Rogers was talking to golf journalist John Whitbread on the practice putting green before his opening round. Just as well, or Rogers never would’ve won by four shots over Bernhard Langer. The American recounted the story in 2011, when Darren Clarke won at Royal St George’s.

"Suddenly, John looked down at the draw sheet and said to me, 'Bill what are you doing, you're due on the tee?'," Rogers recalled. "I told him, 'No, I'm not off for 20 minutes', and he said, 'You're due off in about five seconds'.
"I'd got the times wrong. I panicked, ran off the green and made it on to the tee in time. There's no doubt that if John hadn't told me I would have been DQ'ed. Instead I won. And Langer came second. Journalists. Who needs them?”

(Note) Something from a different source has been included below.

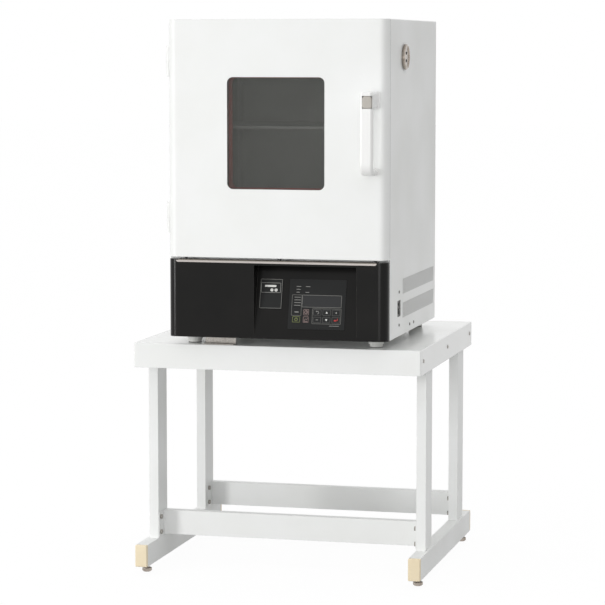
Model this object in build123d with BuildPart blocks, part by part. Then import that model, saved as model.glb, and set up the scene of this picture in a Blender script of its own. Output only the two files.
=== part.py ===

At least the gods of golf sided with Rogers that week. They weren’t on Harry Bradshaw’s side in 1949. The Irishman finished runner up to Bobby Locke but might have become the first with an Irish passport to win the title if not for a painful twist of fate.

The County Wicklow man hit a drive on the fifth hole in round two that finished inside a broken bottle. Unsure whether he could take relief and with no referee around, Bradshaw closed his eyes and swung. Glass flew everywhere and the ball travelled about 30 yards. Bradshaw eventually marked a six on his card and, perhaps unsettled, signed for a 77. Locke won his first of four claret jugs by a shot to become the first South African winner.

The 1934 Open at St George’s was another first. It was Henry Cotton’s first of three wins. The gods of golf could do nothing about Cotton’s outstanding play. Opening rounds of 67 and 65, 132, set an Open record for low opening 36 holes that wasn’t broken until 1992, when Nick Faldo went two shots better at Muirfield.

Maybe that’s why the golf deities vented their spleen on the final day of the 1938 Championship. Reg Whitcombe won with rounds of 75, the best of the day, and 78 in a gale so bad it ripped the exhibition tent apart. Henry Longhurst wrote:

“The Marquee, the biggest I’ve ever seen, was looking like a great eight-masted ship with tattered canvas. Seams were splitting like the tearing of giant calico, and the billowing canvas was heaving and straining to bring the whole contraption to the ground. … Steel shafted clubs were twisted in grotesque figures of eight, and pullovers, shirts, scarves, mittens and caps were blown wildly across Prince’s club nearby and thence into the sea.
“Fantastic were the cries of woe told by some of the lesser fry. Rounds of ninety, ninety-five, and even a hundred, were comparatively commonplace, and this among the last forty survivors, presumably the finest golfers in Great Britain. Seventy five was the best round of the day, and morning and afternoon there were only eleven scores below eighty.”

Strange goings on indeed. Whoever wins next year’s Open Championship at St George’s will not only have to beat the world’s best, but hope the golf gods are kind to him.